The outcome is not predetermined. The window for a structurally effective response from market-driven economies is narrowing, and the compounding logic of China’s physical deployment advantage makes each year of delay more consequential than the last.

Geopolitical risk pricing around the US-China relationship has recently been skewed by summit optimism, with equity markets bidding up assets on the basis of atmosphere rather than confirmed policy outcomes, a dynamic that makes it harder for investors to accurately calibrate the structural supply chain and technology transfer risks that the physical AI competition depends on resolving.

The industrial front: a key battleground in the AI competition

The US-China AI contest has a physical dimension that is structurally distinct from software and semiconductor competition, and China currently holds compounding advantages in that physical dimension.
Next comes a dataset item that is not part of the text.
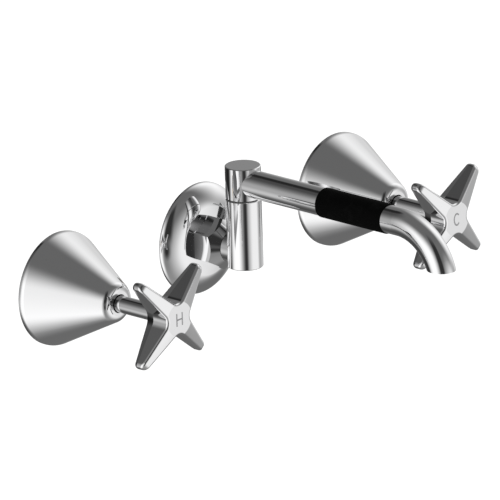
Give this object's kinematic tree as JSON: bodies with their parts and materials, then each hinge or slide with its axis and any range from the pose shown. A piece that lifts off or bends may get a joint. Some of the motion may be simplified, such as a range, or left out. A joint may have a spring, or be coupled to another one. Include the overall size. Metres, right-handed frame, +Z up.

The deployment scale, the domestic supplier base, the state-directed investment architecture, and the supply chain control are all reinforcing one another.

Genuine uncertainty remains. The simulation-versus-real-world data question is unresolved. US policy responses could accelerate. The EV precedent is an analogy, not a guarantee.

The specific investor and strategic implication is clear: portfolios and policy positions calibrated only to the brain-layer scorecard are exposed to a category of risk that the benchmark leaderboard does not capture. The primary sources for tracking this competition include the IFR World Robotics 2025 full publication (forthcoming), USGS Mineral Commodity Summaries 2026, IEA Critical Minerals 2026, and the Alpine Macro report of 12 May 2026.

This article is for informational purposes only and should not be considered financial advice. Investors should conduct their own research and consult with financial professionals before making investment decisions. These statements are speculative and subject to change based on market developments and policy shifts.